# Given task:
Extract each line of the data and write it out again exactly.

# Data segment:
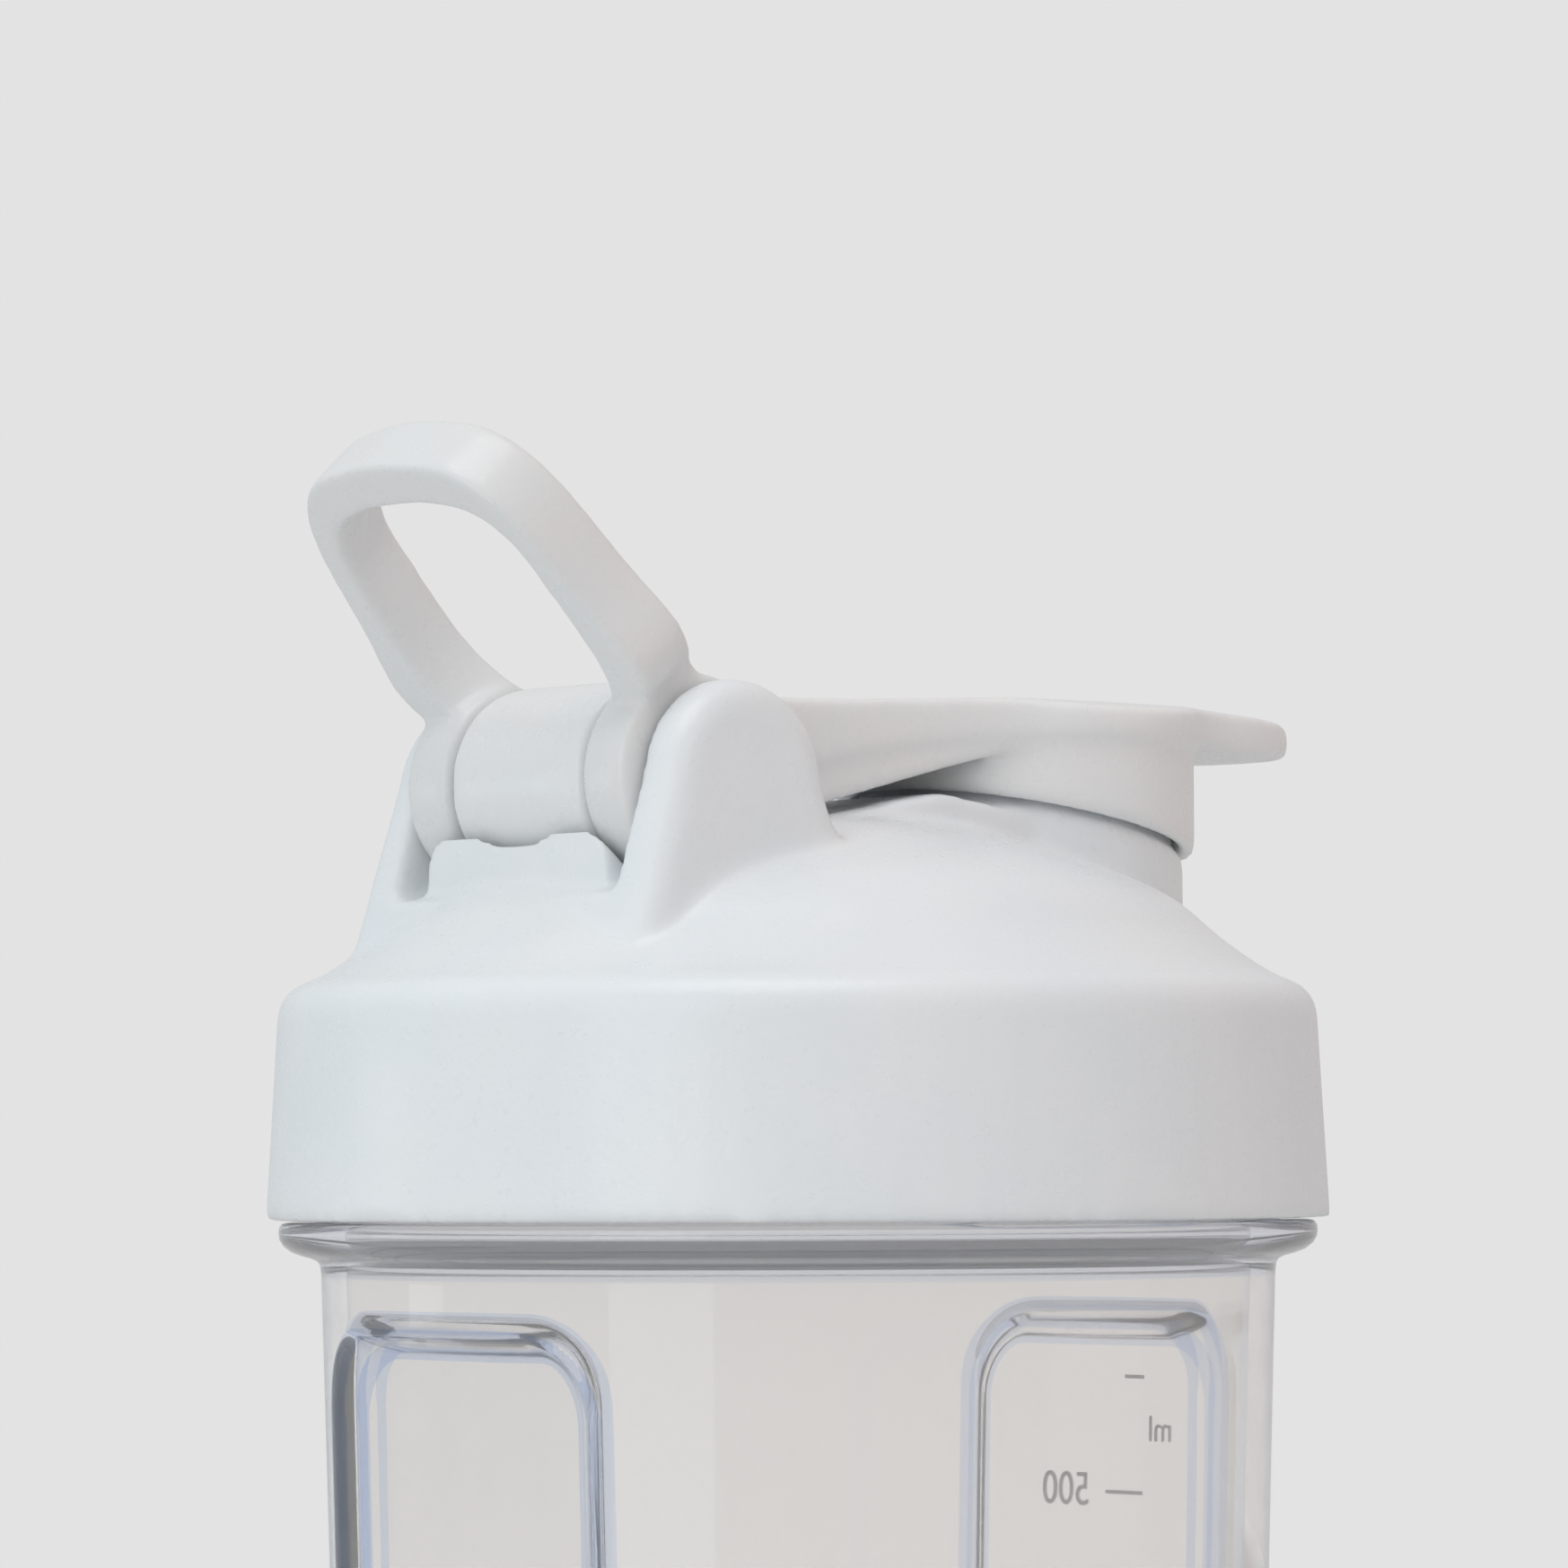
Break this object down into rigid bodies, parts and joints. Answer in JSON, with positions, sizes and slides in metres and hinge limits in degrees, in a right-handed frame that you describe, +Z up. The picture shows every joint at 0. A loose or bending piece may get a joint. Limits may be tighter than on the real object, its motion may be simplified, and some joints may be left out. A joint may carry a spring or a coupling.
{
  "type": "protein shaker bottle",
  "caption": "Clear shaker bottle with a screw lid, flip-cap drinking spout, carry loop and wire whisk ball.",
  "frame": {"origin": "centre of the base, on the surface the bottle stands on", "axes": "+Z up along the bottle, -Y towards the spout, +Y towards the hinge, +X to the left of someone drinking"},
  "size_m": [0.0948, 0.1048, 0.217],
  "materials": {
    "clear_body": "clear copolyester, gloss",
    "lid_shell": "white polypropylene, fine satin texture",
    "cap_plastic": "white polypropylene, smooth satin",
    "loop_plastic": "white polypropylene, smooth satin",
    "seal": "soft elastomer, matt",
    "wire": "polished stainless steel wire"
  },
  "bodies": {
    "bottle": {"bottle_body": "clear_body"},
    "seal_ring": {"lid_seal": "seal"},
    "lid": {"screw_lid": "lid_shell"},
    "cap": {"flip_cap": "cap_plastic", "spout_seal": "seal"},
    "loop": {"carry_loop": "loop_plastic"},
    "whisk": {"whisk_ball": "wire"}
  },
  "joints": [
    {"name": "lid_lift", "type": "slide", "parent": "bottle", "child": "seal_ring", "axis": [0, 0, 1], "range_m": [0, 0.00625]},
    {"name": "lid_turn", "type": "hinge", "parent": "seal_ring", "child": "lid", "pos_m": [0, 0, 0.148], "axis": [0, 0, 1], "range_deg": [0, 450]},
    {"name": "cap_flip", "type": "hinge", "parent": "lid", "child": "cap", "pos_m": [0, 0.0234, 0.1861], "axis": [-1, 0, 0], "range_deg": [0, 98]},
    {"name": "loop_swing", "type": "hinge", "parent": "lid", "child": "loop", "pos_m": [0, 0.0234, 0.1861], "axis": [-1, 0, 0], "range_deg": [0, 54]},
    {"name": "ball_rattle", "type": "slide", "parent": "bottle", "child": "whisk", "axis": [0, 0, 1], "range_m": [0, 0.1]}
  ],
  "couplings": [
    {"joint": "lid_lift", "follows": "lid_turn", "m_per_rad": 0.00079577}
  ]
}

# Answer:
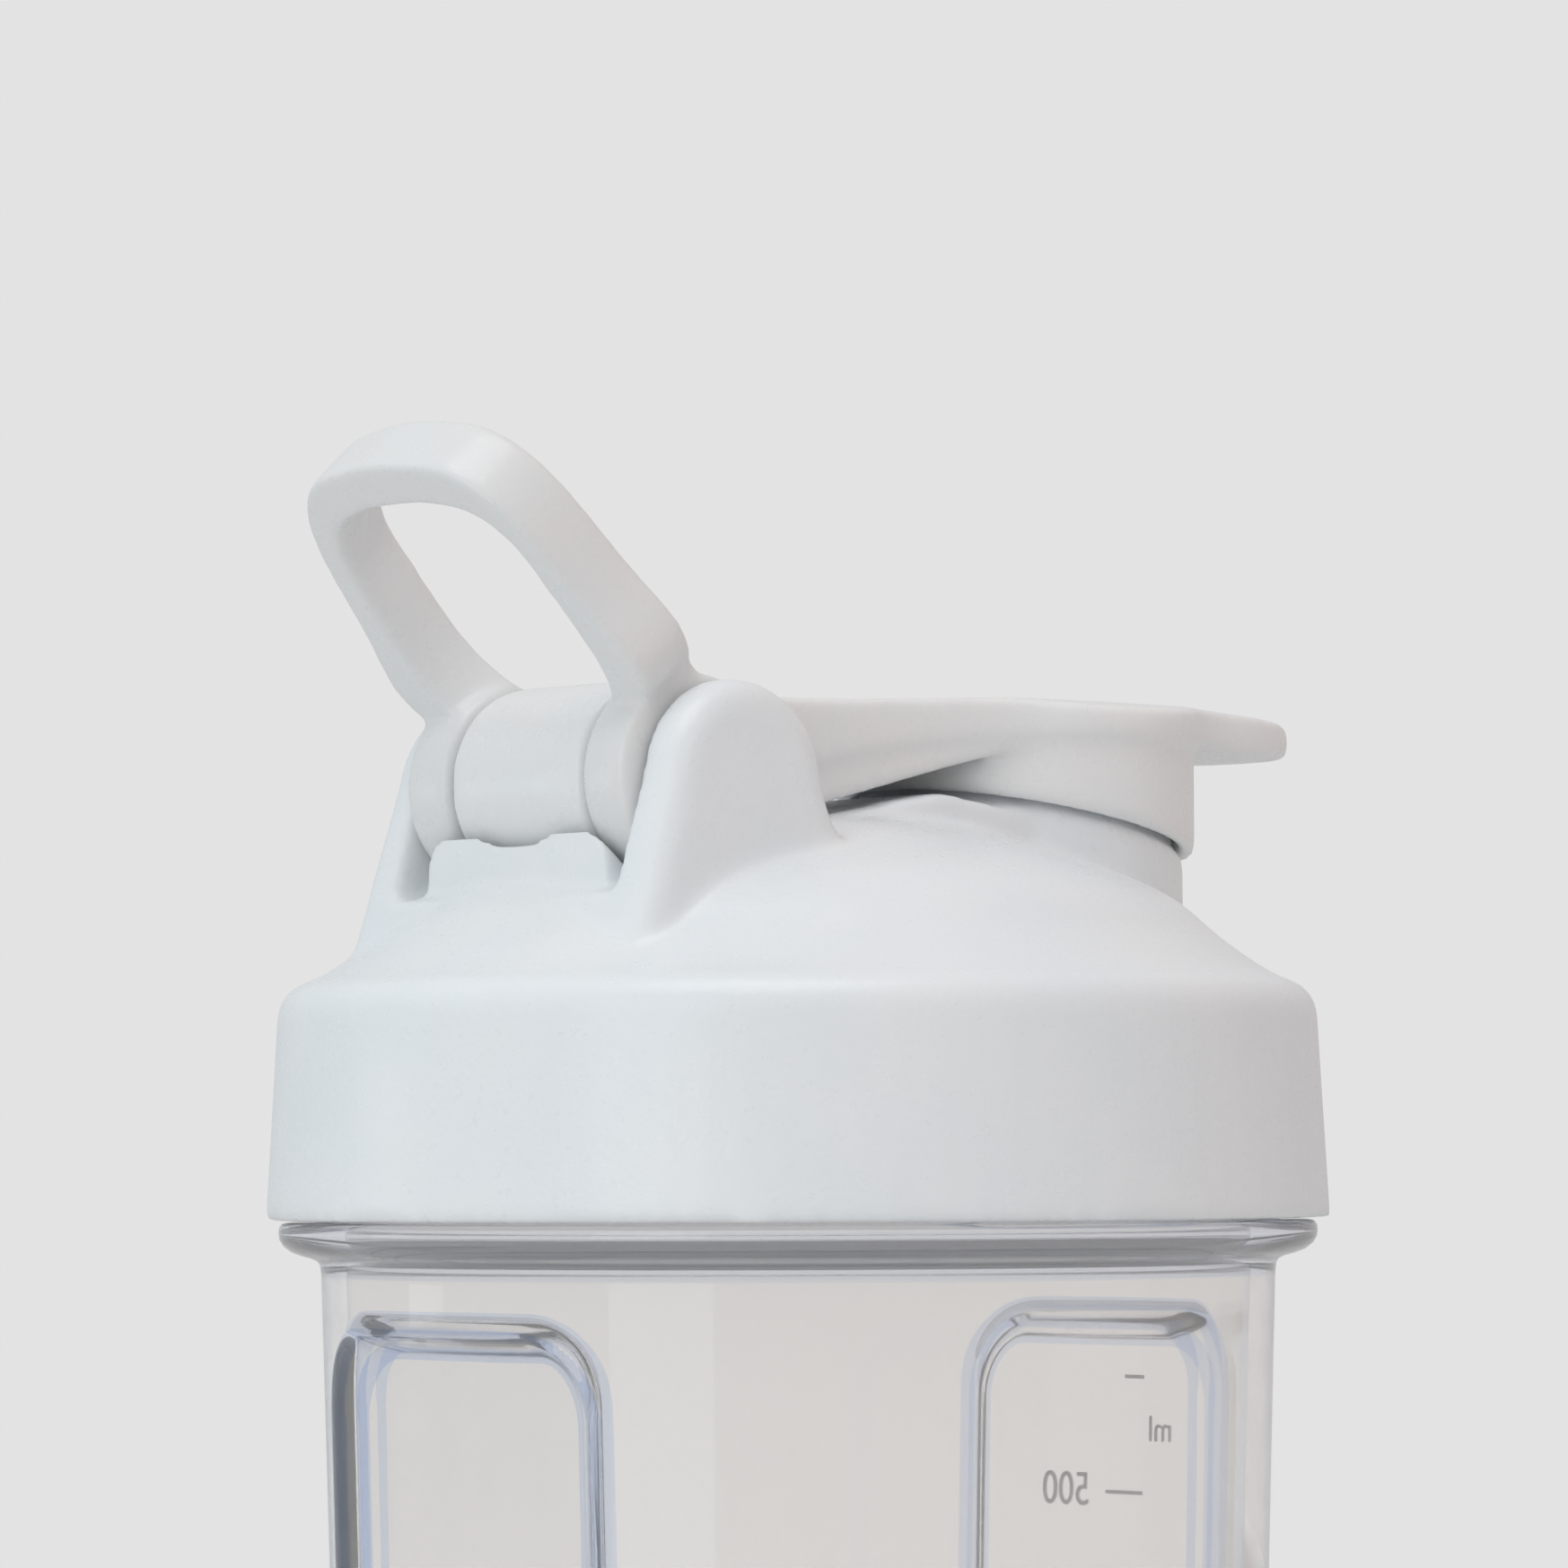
Break this object down into rigid bodies, parts and joints. Answer in JSON, with positions, sizes and slides in metres and hinge limits in degrees, in a right-handed frame that you describe, +Z up. The picture shows every joint at 0. A loose or bending piece may get a joint. Limits may be tighter than on the real object, its motion may be simplified, and some joints may be left out. A joint may carry a spring or a coupling.
{
  "type": "protein shaker bottle",
  "caption": "Clear shaker bottle with a screw lid, flip-cap drinking spout, carry loop and wire whisk ball.",
  "frame": {"origin": "centre of the base, on the surface the bottle stands on", "axes": "+Z up along the bottle, -Y towards the spout, +Y towards the hinge, +X to the left of someone drinking"},
  "size_m": [0.0948, 0.1048, 0.217],
  "materials": {
    "clear_body": "clear copolyester, gloss",
    "lid_shell": "white polypropylene, fine satin texture",
    "cap_plastic": "white polypropylene, smooth satin",
    "loop_plastic": "white polypropylene, smooth satin",
    "seal": "soft elastomer, matt",
    "wire": "polished stainless steel wire"
  },
  "bodies": {
    "bottle": {"bottle_body": "clear_body"},
    "seal_ring": {"lid_seal": "seal"},
    "lid": {"screw_lid": "lid_shell"},
    "cap": {"flip_cap": "cap_plastic", "spout_seal": "seal"},
    "loop": {"carry_loop": "loop_plastic"},
    "whisk": {"whisk_ball": "wire"}
  },
  "joints": [
    {"name": "lid_lift", "type": "slide", "parent": "bottle", "child": "seal_ring", "axis": [0, 0, 1], "range_m": [0, 0.00625]},
    {"name": "lid_turn", "type": "hinge", "parent": "seal_ring", "child": "lid", "pos_m": [0, 0, 0.148], "axis": [0, 0, 1], "range_deg": [0, 450]},
    {"name": "cap_flip", "type": "hinge", "parent": "lid", "child": "cap", "pos_m": [0, 0.0234, 0.1861], "axis": [-1, 0, 0], "range_deg": [0, 98]},
    {"name": "loop_swing", "type": "hinge", "parent": "lid", "child": "loop", "pos_m": [0, 0.0234, 0.1861], "axis": [-1, 0, 0], "range_deg": [0, 54]},
    {"name": "ball_rattle", "type": "slide", "parent": "bottle", "child": "whisk", "axis": [0, 0, 1], "range_m": [0, 0.1]}
  ],
  "couplings": [
    {"joint": "lid_lift", "follows": "lid_turn", "m_per_rad": 0.00079577}
  ]
}